PROBLEM REQUIREMENTS>
Starting at the line containing "box = solid.optimalBoundingBox(False, False)", please quote every line up to and including the line containing "zip(*points))), Vector(map(max, zip(*points)))", exactly, and nothing beyond.

────────────────────────────────────────

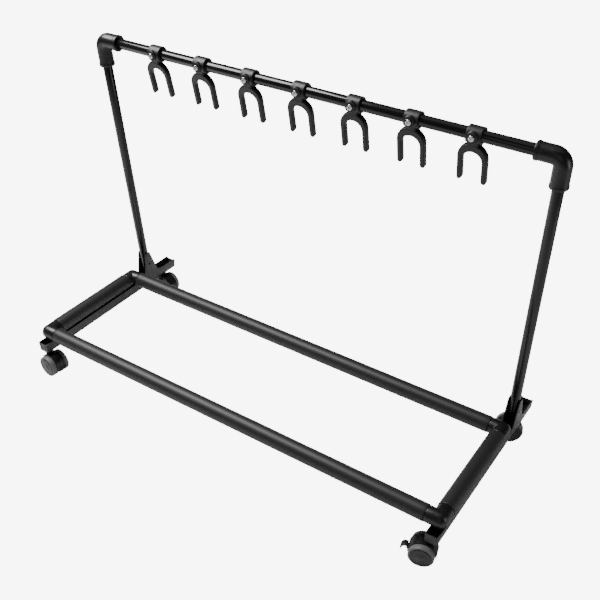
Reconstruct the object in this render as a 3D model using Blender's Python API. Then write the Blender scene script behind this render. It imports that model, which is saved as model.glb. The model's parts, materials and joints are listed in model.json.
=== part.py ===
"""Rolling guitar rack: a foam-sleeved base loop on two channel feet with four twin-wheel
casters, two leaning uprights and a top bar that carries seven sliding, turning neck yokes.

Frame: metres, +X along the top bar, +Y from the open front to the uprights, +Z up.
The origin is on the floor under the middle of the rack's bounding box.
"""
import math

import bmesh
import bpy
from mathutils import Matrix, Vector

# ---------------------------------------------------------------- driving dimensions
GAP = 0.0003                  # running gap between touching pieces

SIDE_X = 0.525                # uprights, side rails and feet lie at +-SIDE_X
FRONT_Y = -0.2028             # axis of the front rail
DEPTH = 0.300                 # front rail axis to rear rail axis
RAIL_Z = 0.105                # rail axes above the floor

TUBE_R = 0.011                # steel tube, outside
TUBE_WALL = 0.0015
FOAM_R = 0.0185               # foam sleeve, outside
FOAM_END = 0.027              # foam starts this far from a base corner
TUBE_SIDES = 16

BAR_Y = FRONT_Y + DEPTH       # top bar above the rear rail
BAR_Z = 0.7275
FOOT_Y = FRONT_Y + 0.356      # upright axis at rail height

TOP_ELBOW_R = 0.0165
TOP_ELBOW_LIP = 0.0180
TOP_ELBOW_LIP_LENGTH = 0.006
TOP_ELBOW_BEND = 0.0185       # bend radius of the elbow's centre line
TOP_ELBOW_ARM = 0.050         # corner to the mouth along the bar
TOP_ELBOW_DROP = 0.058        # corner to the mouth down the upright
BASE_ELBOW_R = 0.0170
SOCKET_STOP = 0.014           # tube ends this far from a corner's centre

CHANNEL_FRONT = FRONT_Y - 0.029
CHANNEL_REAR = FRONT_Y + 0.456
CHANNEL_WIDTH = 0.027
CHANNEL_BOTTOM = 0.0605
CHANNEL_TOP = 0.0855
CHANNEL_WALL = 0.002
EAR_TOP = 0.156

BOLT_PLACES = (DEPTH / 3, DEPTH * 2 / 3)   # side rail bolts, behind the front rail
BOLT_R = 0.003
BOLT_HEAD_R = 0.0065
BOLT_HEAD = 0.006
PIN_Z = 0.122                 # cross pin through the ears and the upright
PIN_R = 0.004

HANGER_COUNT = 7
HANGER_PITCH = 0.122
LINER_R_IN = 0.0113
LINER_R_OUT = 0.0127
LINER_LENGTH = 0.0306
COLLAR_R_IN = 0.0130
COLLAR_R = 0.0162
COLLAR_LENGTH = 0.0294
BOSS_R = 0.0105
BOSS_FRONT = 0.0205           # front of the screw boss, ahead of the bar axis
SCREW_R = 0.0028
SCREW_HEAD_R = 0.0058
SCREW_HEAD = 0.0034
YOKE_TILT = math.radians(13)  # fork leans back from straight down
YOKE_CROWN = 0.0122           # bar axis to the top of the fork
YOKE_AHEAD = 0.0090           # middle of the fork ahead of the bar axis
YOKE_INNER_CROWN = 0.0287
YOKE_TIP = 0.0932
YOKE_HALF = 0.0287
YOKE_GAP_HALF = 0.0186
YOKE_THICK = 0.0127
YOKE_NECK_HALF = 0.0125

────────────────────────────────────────

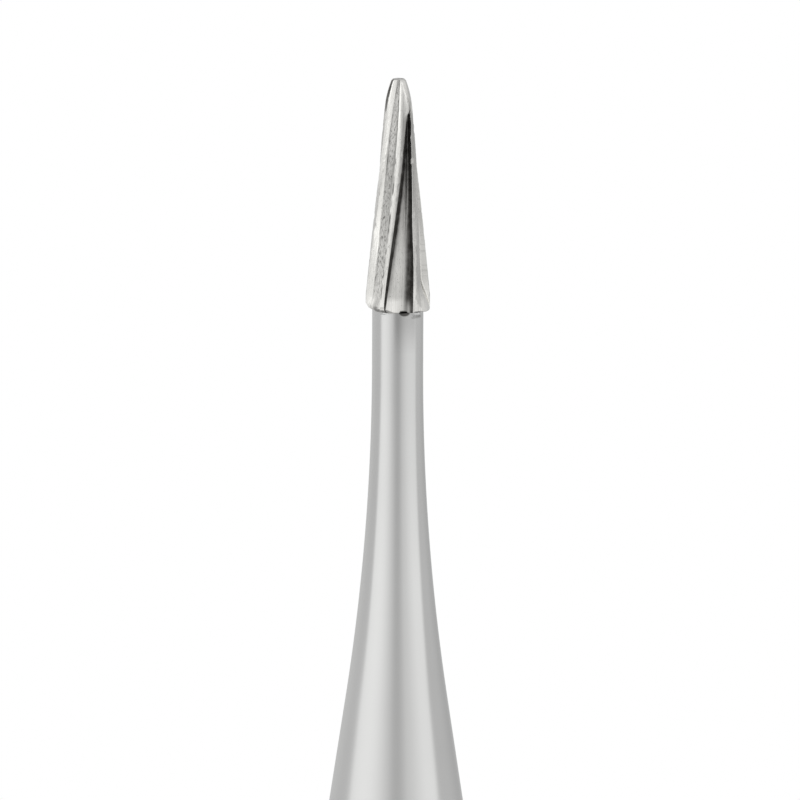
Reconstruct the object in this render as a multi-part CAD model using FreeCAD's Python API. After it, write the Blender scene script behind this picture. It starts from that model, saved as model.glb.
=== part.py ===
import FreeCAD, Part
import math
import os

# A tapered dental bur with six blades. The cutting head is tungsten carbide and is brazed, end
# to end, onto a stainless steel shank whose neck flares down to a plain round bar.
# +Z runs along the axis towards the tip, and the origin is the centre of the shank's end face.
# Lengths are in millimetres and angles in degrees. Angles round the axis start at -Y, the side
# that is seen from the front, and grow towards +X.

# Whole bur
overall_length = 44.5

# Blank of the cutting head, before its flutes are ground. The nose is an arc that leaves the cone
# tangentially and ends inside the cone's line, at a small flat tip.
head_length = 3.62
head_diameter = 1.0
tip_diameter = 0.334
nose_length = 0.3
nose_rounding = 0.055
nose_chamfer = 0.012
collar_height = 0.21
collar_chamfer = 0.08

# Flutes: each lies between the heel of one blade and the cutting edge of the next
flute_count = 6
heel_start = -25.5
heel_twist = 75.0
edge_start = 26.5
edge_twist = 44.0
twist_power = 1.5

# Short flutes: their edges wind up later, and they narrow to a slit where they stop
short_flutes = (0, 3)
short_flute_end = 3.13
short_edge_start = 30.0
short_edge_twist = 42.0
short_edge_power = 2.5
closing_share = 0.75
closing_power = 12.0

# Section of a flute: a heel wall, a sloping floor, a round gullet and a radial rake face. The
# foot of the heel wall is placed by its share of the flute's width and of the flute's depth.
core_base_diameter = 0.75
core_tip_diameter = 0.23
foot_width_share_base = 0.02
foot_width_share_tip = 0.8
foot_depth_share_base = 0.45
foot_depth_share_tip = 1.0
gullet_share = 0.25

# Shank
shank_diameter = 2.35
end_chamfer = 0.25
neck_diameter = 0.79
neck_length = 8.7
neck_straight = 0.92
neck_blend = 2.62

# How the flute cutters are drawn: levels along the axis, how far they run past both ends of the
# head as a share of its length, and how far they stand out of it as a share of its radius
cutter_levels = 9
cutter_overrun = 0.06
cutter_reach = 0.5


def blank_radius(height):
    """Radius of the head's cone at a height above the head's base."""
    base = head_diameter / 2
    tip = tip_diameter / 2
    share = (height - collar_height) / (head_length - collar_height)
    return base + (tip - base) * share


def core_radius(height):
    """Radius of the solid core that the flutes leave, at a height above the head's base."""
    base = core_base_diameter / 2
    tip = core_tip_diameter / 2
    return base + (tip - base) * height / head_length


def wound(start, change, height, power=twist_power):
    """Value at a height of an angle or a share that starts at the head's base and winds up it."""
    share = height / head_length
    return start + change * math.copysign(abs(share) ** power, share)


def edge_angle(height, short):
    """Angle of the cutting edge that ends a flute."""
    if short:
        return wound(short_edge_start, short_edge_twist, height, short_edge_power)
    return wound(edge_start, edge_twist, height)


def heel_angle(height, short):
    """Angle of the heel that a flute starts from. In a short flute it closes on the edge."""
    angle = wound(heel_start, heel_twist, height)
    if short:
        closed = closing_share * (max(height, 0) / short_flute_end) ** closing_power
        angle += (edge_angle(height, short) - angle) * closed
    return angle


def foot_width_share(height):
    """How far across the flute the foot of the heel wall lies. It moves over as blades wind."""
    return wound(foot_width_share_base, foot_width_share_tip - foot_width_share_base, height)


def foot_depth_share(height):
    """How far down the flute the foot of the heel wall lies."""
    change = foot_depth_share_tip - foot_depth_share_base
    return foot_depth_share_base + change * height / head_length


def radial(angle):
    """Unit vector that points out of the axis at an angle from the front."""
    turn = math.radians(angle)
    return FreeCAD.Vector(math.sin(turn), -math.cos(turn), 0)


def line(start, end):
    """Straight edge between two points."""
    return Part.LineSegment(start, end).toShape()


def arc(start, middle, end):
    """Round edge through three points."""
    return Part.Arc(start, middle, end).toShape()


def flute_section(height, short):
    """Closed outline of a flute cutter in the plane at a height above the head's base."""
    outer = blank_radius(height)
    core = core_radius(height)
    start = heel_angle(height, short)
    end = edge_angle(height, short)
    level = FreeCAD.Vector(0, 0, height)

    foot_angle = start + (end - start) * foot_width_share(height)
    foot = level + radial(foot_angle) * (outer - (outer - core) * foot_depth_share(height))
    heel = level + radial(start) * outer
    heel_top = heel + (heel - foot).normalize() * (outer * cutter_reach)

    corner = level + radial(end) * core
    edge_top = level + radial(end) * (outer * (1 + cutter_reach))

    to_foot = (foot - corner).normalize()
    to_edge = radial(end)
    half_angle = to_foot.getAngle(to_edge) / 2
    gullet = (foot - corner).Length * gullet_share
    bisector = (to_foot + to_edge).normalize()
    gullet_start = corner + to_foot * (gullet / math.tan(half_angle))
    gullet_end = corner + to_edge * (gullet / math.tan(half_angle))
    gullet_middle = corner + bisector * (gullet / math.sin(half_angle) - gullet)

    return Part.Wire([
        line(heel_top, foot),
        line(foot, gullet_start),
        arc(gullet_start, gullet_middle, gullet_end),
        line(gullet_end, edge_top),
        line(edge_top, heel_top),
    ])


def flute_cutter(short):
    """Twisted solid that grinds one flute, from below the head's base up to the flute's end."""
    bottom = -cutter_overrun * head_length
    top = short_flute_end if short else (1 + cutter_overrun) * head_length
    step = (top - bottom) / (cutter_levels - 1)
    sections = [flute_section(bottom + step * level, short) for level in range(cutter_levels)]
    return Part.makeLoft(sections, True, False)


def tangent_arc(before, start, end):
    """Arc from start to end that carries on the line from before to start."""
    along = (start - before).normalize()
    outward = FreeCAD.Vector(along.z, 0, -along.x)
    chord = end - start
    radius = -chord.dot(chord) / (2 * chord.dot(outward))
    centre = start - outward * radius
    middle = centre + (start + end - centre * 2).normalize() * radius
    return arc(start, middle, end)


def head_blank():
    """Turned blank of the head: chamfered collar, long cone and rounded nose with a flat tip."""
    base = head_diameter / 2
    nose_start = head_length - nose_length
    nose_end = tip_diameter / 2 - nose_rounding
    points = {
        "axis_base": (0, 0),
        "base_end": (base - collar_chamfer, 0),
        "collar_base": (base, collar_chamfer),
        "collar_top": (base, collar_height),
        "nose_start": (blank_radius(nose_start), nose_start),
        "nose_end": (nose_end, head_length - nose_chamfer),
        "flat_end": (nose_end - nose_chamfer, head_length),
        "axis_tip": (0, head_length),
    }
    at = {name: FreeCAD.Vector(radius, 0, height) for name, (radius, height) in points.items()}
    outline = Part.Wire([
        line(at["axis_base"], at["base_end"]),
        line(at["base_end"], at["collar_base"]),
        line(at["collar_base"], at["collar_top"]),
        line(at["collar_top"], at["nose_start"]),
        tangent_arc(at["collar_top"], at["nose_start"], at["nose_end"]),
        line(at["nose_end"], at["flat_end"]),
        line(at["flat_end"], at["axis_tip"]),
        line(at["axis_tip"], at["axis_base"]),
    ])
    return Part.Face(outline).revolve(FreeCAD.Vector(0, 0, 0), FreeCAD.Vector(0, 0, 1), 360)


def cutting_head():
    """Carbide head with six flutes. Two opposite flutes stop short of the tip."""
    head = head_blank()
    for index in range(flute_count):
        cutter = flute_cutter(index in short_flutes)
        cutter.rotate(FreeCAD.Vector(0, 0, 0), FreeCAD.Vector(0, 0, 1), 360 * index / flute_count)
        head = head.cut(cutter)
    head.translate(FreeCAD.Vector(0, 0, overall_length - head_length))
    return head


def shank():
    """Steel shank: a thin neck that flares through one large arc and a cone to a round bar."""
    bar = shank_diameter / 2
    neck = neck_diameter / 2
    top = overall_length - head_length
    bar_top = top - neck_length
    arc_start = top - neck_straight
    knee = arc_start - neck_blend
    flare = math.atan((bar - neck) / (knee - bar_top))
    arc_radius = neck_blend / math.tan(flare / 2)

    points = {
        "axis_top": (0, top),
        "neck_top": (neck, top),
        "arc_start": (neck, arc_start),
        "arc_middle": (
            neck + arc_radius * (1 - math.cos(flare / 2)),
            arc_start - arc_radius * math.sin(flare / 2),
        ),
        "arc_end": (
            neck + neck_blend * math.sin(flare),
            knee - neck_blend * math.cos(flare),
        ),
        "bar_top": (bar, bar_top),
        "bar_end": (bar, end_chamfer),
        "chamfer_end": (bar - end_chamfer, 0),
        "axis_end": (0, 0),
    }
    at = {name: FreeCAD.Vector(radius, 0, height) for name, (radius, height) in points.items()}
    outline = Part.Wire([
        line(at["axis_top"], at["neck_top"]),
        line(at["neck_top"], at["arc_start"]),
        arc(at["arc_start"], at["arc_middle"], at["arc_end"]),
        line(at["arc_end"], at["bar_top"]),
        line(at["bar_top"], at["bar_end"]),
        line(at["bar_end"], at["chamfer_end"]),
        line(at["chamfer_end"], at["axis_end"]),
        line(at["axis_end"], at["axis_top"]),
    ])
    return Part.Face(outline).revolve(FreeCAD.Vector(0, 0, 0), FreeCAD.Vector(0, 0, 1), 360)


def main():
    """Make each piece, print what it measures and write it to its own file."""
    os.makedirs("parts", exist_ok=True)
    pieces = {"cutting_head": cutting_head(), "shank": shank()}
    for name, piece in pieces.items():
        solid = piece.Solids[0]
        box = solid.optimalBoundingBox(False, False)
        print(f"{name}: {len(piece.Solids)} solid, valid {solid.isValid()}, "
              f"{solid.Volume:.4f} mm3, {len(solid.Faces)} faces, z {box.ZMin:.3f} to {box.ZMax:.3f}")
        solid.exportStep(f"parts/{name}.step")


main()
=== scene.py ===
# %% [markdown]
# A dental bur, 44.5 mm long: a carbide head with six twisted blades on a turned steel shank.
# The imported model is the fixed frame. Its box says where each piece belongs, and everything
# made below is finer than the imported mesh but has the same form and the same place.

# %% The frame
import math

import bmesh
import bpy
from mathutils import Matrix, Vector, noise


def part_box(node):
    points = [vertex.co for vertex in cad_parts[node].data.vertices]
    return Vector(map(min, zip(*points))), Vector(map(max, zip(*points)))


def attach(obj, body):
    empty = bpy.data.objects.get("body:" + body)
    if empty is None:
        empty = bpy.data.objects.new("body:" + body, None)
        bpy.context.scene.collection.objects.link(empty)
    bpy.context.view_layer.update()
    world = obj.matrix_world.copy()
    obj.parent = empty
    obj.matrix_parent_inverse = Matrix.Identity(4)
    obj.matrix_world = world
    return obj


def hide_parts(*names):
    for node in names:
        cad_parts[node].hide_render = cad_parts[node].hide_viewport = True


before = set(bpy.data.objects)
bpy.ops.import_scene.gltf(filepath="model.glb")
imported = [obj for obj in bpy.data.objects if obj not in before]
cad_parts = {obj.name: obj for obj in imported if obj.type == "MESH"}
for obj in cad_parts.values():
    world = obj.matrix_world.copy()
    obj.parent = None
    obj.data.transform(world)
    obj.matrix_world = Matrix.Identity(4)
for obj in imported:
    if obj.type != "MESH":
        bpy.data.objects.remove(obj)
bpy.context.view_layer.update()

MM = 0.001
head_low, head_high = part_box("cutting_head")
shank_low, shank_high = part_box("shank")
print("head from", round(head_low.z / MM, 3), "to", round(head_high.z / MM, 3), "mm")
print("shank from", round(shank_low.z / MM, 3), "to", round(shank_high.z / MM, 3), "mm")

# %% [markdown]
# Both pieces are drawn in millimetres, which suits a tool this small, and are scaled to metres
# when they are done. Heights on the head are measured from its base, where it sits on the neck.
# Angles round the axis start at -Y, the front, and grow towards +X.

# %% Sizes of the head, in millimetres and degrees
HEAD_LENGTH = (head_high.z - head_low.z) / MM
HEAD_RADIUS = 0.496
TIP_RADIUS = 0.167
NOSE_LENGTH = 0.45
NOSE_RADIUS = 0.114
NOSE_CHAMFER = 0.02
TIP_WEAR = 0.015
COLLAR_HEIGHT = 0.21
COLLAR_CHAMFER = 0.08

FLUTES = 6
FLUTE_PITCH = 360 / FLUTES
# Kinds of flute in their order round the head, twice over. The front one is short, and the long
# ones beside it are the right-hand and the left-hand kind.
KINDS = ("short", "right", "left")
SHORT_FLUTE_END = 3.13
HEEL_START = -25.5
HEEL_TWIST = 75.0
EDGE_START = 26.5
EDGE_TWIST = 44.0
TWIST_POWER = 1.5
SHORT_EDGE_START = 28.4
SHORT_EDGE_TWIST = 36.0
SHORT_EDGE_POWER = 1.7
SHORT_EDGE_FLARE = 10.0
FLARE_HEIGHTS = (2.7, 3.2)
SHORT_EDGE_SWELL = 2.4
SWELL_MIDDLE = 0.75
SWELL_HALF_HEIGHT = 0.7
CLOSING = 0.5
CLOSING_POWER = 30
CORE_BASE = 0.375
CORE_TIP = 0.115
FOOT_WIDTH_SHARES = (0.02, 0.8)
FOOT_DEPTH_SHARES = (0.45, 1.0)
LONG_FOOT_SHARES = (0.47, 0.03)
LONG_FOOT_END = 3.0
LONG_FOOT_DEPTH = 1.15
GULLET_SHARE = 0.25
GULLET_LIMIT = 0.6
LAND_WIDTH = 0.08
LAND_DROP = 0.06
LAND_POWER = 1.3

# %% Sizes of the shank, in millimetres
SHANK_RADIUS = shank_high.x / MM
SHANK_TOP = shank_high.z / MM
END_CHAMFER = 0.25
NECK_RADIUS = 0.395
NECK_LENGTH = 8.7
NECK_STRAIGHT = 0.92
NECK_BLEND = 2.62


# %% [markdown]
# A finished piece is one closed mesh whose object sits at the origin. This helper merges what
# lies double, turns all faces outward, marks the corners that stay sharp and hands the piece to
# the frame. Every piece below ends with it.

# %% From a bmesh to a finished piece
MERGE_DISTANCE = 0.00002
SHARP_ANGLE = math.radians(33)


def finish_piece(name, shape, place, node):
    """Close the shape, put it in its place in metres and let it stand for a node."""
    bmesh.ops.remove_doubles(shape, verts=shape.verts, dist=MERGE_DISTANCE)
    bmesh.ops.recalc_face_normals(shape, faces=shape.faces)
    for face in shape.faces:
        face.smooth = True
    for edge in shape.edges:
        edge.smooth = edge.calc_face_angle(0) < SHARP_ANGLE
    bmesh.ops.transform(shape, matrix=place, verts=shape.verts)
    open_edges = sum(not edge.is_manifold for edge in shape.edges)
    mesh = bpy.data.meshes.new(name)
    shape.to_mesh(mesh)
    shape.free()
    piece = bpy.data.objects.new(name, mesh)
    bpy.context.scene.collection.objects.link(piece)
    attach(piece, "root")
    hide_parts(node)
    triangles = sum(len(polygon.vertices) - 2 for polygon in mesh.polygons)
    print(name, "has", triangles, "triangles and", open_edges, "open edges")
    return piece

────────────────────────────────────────

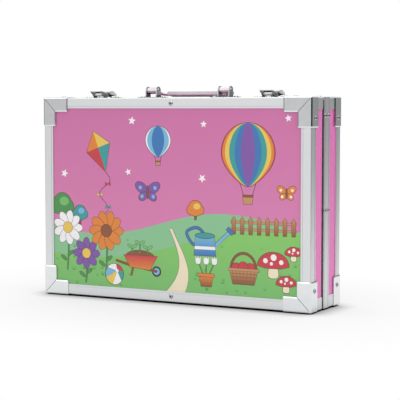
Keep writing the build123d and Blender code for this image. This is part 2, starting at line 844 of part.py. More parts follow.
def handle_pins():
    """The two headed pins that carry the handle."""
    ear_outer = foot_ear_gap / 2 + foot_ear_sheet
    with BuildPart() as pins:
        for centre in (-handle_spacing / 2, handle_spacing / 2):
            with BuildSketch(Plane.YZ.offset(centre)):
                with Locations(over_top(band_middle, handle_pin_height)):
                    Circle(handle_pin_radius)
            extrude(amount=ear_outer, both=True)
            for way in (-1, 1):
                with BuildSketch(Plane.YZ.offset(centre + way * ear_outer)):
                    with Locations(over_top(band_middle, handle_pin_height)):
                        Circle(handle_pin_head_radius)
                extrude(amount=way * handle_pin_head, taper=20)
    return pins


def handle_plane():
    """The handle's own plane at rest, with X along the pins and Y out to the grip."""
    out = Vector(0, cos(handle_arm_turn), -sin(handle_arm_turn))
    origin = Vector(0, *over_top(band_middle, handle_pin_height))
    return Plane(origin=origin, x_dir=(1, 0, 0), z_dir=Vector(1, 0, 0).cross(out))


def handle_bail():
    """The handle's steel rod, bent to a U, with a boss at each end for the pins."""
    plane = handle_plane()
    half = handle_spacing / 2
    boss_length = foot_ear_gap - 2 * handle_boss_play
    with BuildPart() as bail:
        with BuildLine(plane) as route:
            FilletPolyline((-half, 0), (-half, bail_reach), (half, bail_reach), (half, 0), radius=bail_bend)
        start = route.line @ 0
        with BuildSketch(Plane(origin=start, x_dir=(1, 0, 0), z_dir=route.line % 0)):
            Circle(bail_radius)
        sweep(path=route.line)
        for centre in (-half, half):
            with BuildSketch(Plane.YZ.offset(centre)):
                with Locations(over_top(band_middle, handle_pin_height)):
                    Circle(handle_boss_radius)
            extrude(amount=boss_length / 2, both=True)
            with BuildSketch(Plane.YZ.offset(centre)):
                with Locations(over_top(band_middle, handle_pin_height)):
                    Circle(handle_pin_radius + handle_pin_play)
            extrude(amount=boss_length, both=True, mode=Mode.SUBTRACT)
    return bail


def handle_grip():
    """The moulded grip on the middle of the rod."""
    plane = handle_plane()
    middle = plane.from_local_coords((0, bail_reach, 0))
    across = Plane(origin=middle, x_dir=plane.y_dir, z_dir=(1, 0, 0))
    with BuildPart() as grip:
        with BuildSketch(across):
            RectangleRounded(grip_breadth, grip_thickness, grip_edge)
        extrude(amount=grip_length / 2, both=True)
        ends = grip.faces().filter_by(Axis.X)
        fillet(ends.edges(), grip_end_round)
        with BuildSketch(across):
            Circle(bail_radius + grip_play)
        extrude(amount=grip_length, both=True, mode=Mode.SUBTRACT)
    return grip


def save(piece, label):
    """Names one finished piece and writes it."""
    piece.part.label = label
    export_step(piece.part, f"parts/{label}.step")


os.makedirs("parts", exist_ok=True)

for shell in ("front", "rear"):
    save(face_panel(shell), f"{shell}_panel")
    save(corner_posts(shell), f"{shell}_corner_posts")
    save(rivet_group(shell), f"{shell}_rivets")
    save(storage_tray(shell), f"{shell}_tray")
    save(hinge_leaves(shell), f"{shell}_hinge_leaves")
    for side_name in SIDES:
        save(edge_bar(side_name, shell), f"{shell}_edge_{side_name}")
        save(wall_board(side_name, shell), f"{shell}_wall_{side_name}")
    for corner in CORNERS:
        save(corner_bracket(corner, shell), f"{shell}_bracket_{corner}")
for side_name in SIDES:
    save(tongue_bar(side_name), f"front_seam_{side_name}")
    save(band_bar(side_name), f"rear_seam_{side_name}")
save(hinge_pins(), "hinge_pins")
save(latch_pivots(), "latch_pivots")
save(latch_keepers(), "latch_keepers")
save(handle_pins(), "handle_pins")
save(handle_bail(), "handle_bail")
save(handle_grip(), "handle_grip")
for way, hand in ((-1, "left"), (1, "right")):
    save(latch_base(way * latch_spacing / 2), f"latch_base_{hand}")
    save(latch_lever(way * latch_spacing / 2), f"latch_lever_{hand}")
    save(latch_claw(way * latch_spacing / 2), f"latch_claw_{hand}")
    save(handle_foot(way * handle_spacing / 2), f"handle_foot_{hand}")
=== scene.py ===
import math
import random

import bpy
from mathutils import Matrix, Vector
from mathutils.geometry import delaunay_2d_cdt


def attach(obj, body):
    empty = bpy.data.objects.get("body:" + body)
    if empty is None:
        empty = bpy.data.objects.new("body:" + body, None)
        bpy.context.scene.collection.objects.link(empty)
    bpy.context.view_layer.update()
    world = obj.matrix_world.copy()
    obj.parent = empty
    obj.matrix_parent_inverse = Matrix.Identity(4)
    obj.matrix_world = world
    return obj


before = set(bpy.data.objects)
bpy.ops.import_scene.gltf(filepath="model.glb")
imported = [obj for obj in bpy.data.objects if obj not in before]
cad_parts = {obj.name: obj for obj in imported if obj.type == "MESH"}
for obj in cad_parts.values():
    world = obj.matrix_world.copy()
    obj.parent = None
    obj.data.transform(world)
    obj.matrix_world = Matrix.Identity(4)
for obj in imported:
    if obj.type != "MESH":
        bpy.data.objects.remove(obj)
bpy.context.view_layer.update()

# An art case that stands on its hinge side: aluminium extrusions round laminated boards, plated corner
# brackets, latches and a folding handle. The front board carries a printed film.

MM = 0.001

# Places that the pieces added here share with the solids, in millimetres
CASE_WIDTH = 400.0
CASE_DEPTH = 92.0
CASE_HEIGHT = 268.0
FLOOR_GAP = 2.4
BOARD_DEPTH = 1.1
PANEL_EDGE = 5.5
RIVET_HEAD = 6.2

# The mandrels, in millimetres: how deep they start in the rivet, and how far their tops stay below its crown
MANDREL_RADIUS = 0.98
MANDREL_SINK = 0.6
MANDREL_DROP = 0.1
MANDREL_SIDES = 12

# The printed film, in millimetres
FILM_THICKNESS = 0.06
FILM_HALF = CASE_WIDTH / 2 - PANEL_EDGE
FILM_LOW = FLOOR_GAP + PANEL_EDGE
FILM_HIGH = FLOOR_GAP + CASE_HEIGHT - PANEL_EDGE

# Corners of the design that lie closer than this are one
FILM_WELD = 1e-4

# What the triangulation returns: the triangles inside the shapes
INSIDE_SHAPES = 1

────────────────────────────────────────

ANSWER TO THE TASK>
        box = solid.optimalBoundingBox(False, False)
        print(f"{name}: {len(piece.Solids)} solid, valid {solid.isValid()}, "
              f"{solid.Volume:.4f} mm3, {len(solid.Faces)} faces, z {box.ZMin:.3f} to {box.ZMax:.3f}")
        solid.exportStep(f"parts/{name}.step")


main()
=== scene.py ===
# %% [markdown]
# A dental bur, 44.5 mm long: a carbide head with six twisted blades on a turned steel shank.
# The imported model is the fixed frame. Its box says where each piece belongs, and everything
# made below is finer than the imported mesh but has the same form and the same place.

# %% The frame
import math

import bmesh
import bpy
from mathutils import Matrix, Vector, noise


def part_box(node):
    points = [vertex.co for vertex in cad_parts[node].data.vertices]
    return Vector(map(min, zip(*points))), Vector(map(max, zip(*points)))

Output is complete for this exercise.